On 09/15/2010 05:48:51 AM, Paolo Lucente wrote:
> Hi Chris,
> 
> On Tue, Sep 14, 2010 at 09:16:37AM +0200, Chris Wilson wrote:
> 
> > I'm not sure about adding a new config switch, do we actually need
> it? I 
> > seem to recall some wiser counsel to not add configuration options
> where 
> > possible, as it exponentially multiplies the complexity of the
> software 
> > code and also linearly increases the complexity of using it.
> > 
> > If our intention is to rename the MySQL fields going forward, why
> not just 
> > use a new schema version to grandfather the old column names?
> 
> Funnily enough, and that was my perspective, in this case a
> configuration
> switch only adds two if-then-else in the common SQL plugins code.
> Whereas
> impact of a new schema version you can verify it yourself by grepping
> the
> source code for 'sql_table_version'. But saving a config switch, i
> agree,
> it's always nice.
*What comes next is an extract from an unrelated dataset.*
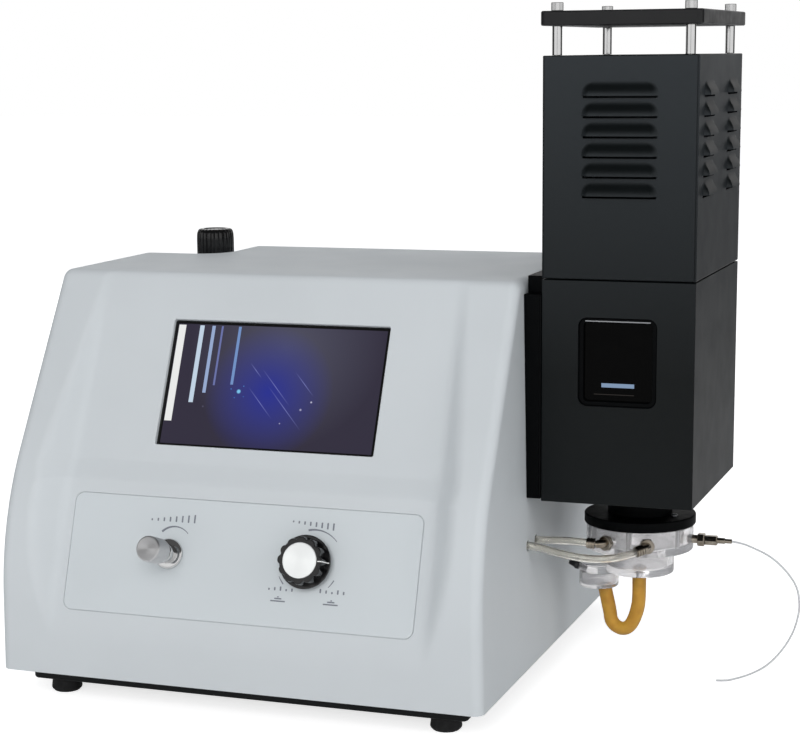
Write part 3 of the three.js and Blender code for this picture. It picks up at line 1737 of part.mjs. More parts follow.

I'd target release 0.12.5 for this as 0.12.4 is
> planned
> to be out soon (by end of the month). Will give a shout as soon as i
> get
> something workable in the CVS.

I too don't like having a config switch.  But note that changing
the schema in this fashion breaks backwards compatibility in 
anything that's querying the data.  So, I have thoughts.
Mostly on version numbering schemes.  Feel free to ignore
this.  I've not given it a whole lot of thought
regards pmacct.

Breaking backwards compatibility is ok in software under
development, pre version 1.0.  After that I like seeing
the major version number bumped when there's a backwards
incompatible change (e.g. 1.0 -> 2.0).  The friendly way
to proceed is to announce the upcoming change and
introduce a flag to enable the new functionality, with
the default to be not-enabled.  (--new-feature=off).
Eventually the default changes to --new-feature=on
and the major version number increments.  The next
time the major version number increments the flag,
--new-feature, is dropped.

This is annoying to maintain but should give the
end-user enough time to make any changes that there
should be no cause for complaint.

So, I like the major.minor.bugfix version numbering
system, where major is incremented when the user
really needs to pay attention or things just won't
work.

Perhaps the schema version numbering system
could also use a policy, so as to be able
to distinguish changes that break backwards
compatibility?


Karl <k...@meme.com>
Free Software:  "You don't pay back, you pay forward."